| The task |
In the records that follow, locate every line with "This" and extract it.

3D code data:

☆ ☆ ☆ ☆ ☆

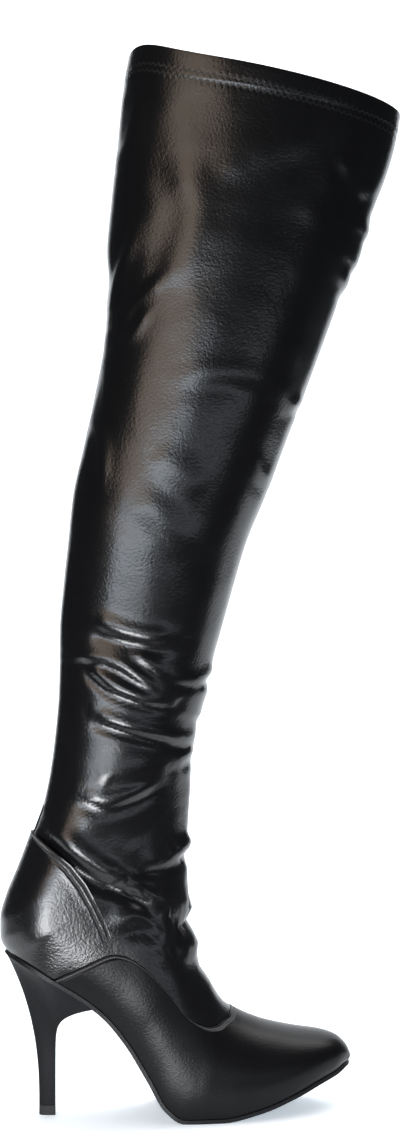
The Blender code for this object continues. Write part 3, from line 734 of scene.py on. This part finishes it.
def makeCounter(info):
    station = np.concatenate((np.linspace(*info["low"]), np.linspace(*info["high"])))
    front = counterFront(station, info["search"])
    rear = np.where(station < seatStation, info["rear"], 1.0)
    share = np.linspace(0.0, 1.0, info["columns"])
    flap = front[:, None] + (rear - front)[:, None] * share[None, :]
    around = np.concatenate((-flap, flap[:, ::-1]), axis=1)
    stations = np.broadcast_to(station[:, None], around.shape)
    normal = skinNormal(stations, around)
    skin = skinPoint(stations, around)
    inner = toBoot(skin + normal * info["inside"])
    outer = toBoot(skin + normal * info["outside"])
    half = info["columns"]
    keep = np.ones((len(station) - 1, 2 * half - 1), bool)
    keep[:, half - 1] = False
    left = reachAlong(outer[:, :half], 1, False)
    right = reachAlong(outer[:, half:], 1, True)
    gap = np.concatenate((left, right), axis=1)
    seam = np.exp(-((gap - info["seamPlace"]) / info["seamWidth"]) ** 2)
    outer = outer + normal * (info["seamRise"] * seam)[..., None]
    side = reachAlong(outer[:, :1], 0, False)
    run = np.broadcast_to(side, gap.shape)
    return wallPiece(info, outer, inner, (gap, run), keep)


makeCounter(counter)


# Outsole
def edgePoint(station, side, out, level):  # beside the sole's outline, level square to the sole
    forward, square = soleSquare(station)
    places = np.full(len(station), side)
    ahead = skinPoint(np.maximum(station - nudge, 0.0), places)
    behind = skinPoint(np.minimum(station + nudge, seatStation), places)
    outward = unitOf(np.cross(unitOf(ahead - behind), square))
    outward = np.where(outward[:, 1:2] * side < 0.0, -outward, outward)
    outward = np.where((station < nudge)[:, None], forward, outward)
    outward = np.where((station > seatStation - nudge)[:, None], -forward, outward)
    return skinPoint(station, places) + outward * out + square * level


outsole = {"name": "outsoleSkin", "slot": "outsole", "replaces": ["outsole"], "material": soleFinish,
           "rows": 150, "columns": 9, "outside": 0.0012}


def makeOutsole(info):
    turns = np.linspace(0.0, math.pi, info["rows"])
    station = 0.5 * seatStation * (1.0 - np.cos(turns))
    share = np.linspace(0.0, 1.0, info["columns"])[None, :, None]
    sides = []
    for level in (-boot["fit"] - boot["sole"], -boot["fit"]):
        left = edgePoint(station, -1.0, info["outside"], level)[:, None]
        right = edgePoint(station, 1.0, info["outside"], level)[:, None]
        sides.append(toBoot(left + (right - left) * share))
    return wallPiece(info, *sides)


makeOutsole(outsole)

# Heel
heel = {"name": "heelSkin", "slot": "heel", "replaces": ["heel"], "material": heelFinish, "sharp": 0.6,
        "first": 13.5, "spread": 1.8, "columns": 40, "rows": 70, "crowd": 1.6, "breast": 8,
        "frontDraw": 13.0, "backDraw": 2.4, "sideDraw": 4.0, "roundness": 0.6}


def makeHeel(info):  # rings from the seat down to the tip
    share = np.linspace(0.0, 1.0, info["columns"])
    station = seatStation - (seatStation - info["first"]) * (1.0 - share) ** info["spread"]
    depth = np.linspace(0.0, 1.0, info["rows"])[:, None] ** info["crowd"]
    power = info["frontDraw"] + (info["backDraw"] - info["frontDraw"]) * np.sqrt(share)
    draw = 1.0 - (1.0 - depth) ** power
    pinch = 1.0 - (1.0 - depth) ** info["sideDraw"]
    angle = 0.5 * math.pi * share
    tipX = boot["tipPlace"] * boot["length"] + boot["tipLength"] * (0.5 - np.sin(angle))
    tipZ = boot["lift"] + boot["fit"]
    flanks = []
    for side in (-1.0, 1.0):
        seat = edgePoint(station, side, 0.0, -2.0 * boot["fit"] - boot["sole"])
        tipY = side * 0.5 * boot["tipWidth"] * np.maximum(np.cos(angle), 0.0) ** info["roundness"]
        flanks.append(np.stack((seat[:, 0] + (tipX - seat[:, 0]) * draw,
                                seat[:, 1] + (tipY - seat[:, 1]) * pinch,
                                seat[:, 2] + (tipZ - seat[:, 2]) * depth), axis=-1))
    left, right = flanks
    across = np.linspace(0.0, 1.0, info["breast"] + 1)[None, 1:, None]
    breast = right[:, :1] + (left[:, :1] - right[:, :1]) * across
    rings = toBoot(np.concatenate((left, right[:, -2::-1], breast), axis=1))
    work = bmesh.new()
    for loop in borderLoops(gridInto(work, rings)):
        bmesh.ops.edgeloop_fill(work, edges=loop)
    return finishPiece(info, work)


makeHeel(heel)

# Floor and backdrop, one sheet with a round bend between them
sheetInfo = {"name": "studioSweep", "front": -0.13, "deep": 1.03, "bend": 0.6, "wall": 2.2,
             "middle": 0.45, "half": 1.15, "floorShare": 0.5, "bendShare": 0.2, "segments": (2, 40),
             "color": (0.90, 0.91, 0.925), "rough": 0.8, "roughSpread": 0.1, "specular": 0.1,
             "noise": 3.0, "glow": (0.80, 0.91, 1.0, 1.0), "glowStrength": 0.45}


def makeStage(info):
    finish, tree, shader = newMaterial("floorFinish", info["color"], info["rough"], info["specular"])
    shader.inputs["Emission Color"].default_value = info["glow"]
    shader.inputs["Emission Strength"].default_value = info["glowStrength"]
    spread = info["roughSpread"]
    noise = noiseOf(tree, info["noise"])
    rough = math2(tree, "MULTIPLY_ADD", noise, spread, info["rough"] - 0.5 * spread)
    tree.links.new(rough, shader.inputs["Roughness"])
    work = bmesh.new()
    wide, long = info["segments"]
    sweep = bmesh.ops.create_grid(work, x_segments=wide, y_segments=long, size=1.0)
    flat = info["floorShare"]
    curved = info["bendShare"]
    for vert in sweep["verts"]:
        part = (vert.co.y + 1.0) * 0.5
        angle = 0.5 * math.pi * min(max((part - flat) / curved, 0.0), 1.0)
        y = info["front"] + min(part, flat) / flat * info["deep"] + info["bend"] * math.sin(angle)
        climb = max(part - flat - curved, 0.0) / (1.0 - flat - curved)
        z = info["bend"] * (1.0 - math.cos(angle)) + climb * info["wall"]
        vert.co = Vector((info["middle"] + vert.co.x * info["half"], y, z))
    for face in work.faces:
        face.smooth = True
    mesh = bpy.data.meshes.new(info["name"])
    work.to_mesh(mesh)
    work.free()
    sheet = bpy.data.objects.new(info["name"], mesh)
    bpy.context.scene.collection.objects.link(sheet)
    mesh.materials.append(finish)


makeStage(sheetInfo)

# Camera's view of the boot, and the lights round it
view = {"turn": -6.6, "far": 1.30, "lens": 61.9, "sensor": 36.0, "clip": 0.05, "height": 0.361,
        "across": -0.0014}


def addLight(info):
    data = bpy.data.lights.new(info["name"], "AREA")
    data.shape = "RECTANGLE"
    data.size, data.size_y = info["size"]
    data.energy = info["glow"] * math.pi * data.size * data.size_y
    data.color = info["color"]
    lamp = bpy.data.objects.new(info["name"], data)
    bpy.context.scene.collection.objects.link(lamp)
    lamp.location = info["place"]
    aim = Vector(info["aim"]) - Vector(info["place"])
    lamp.rotation_euler = aim.to_track_quat("-Z", "Y").to_euler()


def roundPlace(azimuth, far, height):  # azimuth counted from the camera, to its left
    angle = math.radians(azimuth + view["turn"])
    return (-far * math.sin(angle), -far * math.cos(angle), height)


lampFar = 1.65
for lightInfo in (
        {"name": "leftLow", "size": (1.20, 0.37), "glow": 7.5, "color": (0.84, 0.91, 1.0),
         "place": roundPlace(29.0, lampFar, 0.315), "aim": (0.0, 0.0, 0.315)},
        {"name": "leftMiddle", "size": (1.20, 0.24), "glow": 3.2, "color": (1.0, 0.80, 0.64),
         "place": roundPlace(38.0, lampFar, 0.70), "aim": (0.0, 0.0, 0.70)},
        {"name": "leftHigh", "size": (0.88, 1.00), "glow": 2.1, "color": (1.0, 0.80, 0.64),
         "place": roundPlace(40.0, lampFar, 1.34), "aim": (0.0, 0.0, 1.34)},
        {"name": "rightLow", "size": (1.30, 0.16), "glow": 2.0, "color": (0.86, 0.92, 1.0),
         "place": roundPlace(-14.0, lampFar, 0.25), "aim": (0.0, 0.0, 0.25)},
        {"name": "heelLight", "size": (0.26, 0.22), "glow": 20.0, "color": (0.95, 0.97, 1.0),
         "place": roundPlace(28.0, 0.55, 0.02), "aim": (-0.09, 0.0, 0.13)},
        {"name": "topLight", "size": (3.0, 3.0), "glow": 2.2, "color": (1.0, 1.0, 1.0),
         "place": (0.4, 0.9, 2.3), "aim": (0.4, 0.9, 0.0)},
        {"name": "wallLight", "size": (3.0, 1.0), "glow": 4.0, "color": (1.0, 1.0, 1.0),
         "place": (0.4, 0.4, 2.0), "aim": (0.4, 1.5, 0.7)}):
    addLight(lightInfo)

world = bpy.data.worlds.new("studio")
world.use_nodes = True
background = world.node_tree.nodes["Background"]
background.inputs["Color"].default_value = (0.85, 0.92, 1.0, 1.0)
background.inputs["Strength"].default_value = 0.05
bpy.context.scene.world = world
bpy.context.scene.view_settings.view_transform = "Standard"

turn = math.radians(view["turn"])
forward = Vector((-math.sin(turn), math.cos(turn), 0.0))
cameraData = bpy.data.cameras.new("camera")
cameraData.lens = view["lens"]
cameraData.sensor_width = view["sensor"]
cameraData.clip_start = view["clip"]
camera = bpy.data.objects.new("camera", cameraData)
bpy.context.scene.collection.objects.link(camera)
camera.location = Vector((view["across"], 0.0, view["height"])) - forward * view["far"]
camera.rotation_euler = forward.to_track_quat("-Z", "Y").to_euler()
bpy.context.scene.camera = camera
print("stage ready")
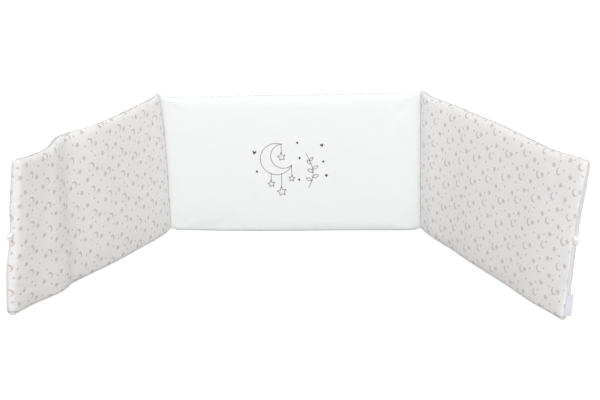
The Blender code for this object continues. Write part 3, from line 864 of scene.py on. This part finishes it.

☆ ☆ ☆ ☆ ☆

| Problem solution |
The Blender code for this object continues. Write part 3, from line 734 of scene.py on. This part finishes it.
The Blender code for this object continues. Write part 3, from line 864 of scene.py on. This part finishes it.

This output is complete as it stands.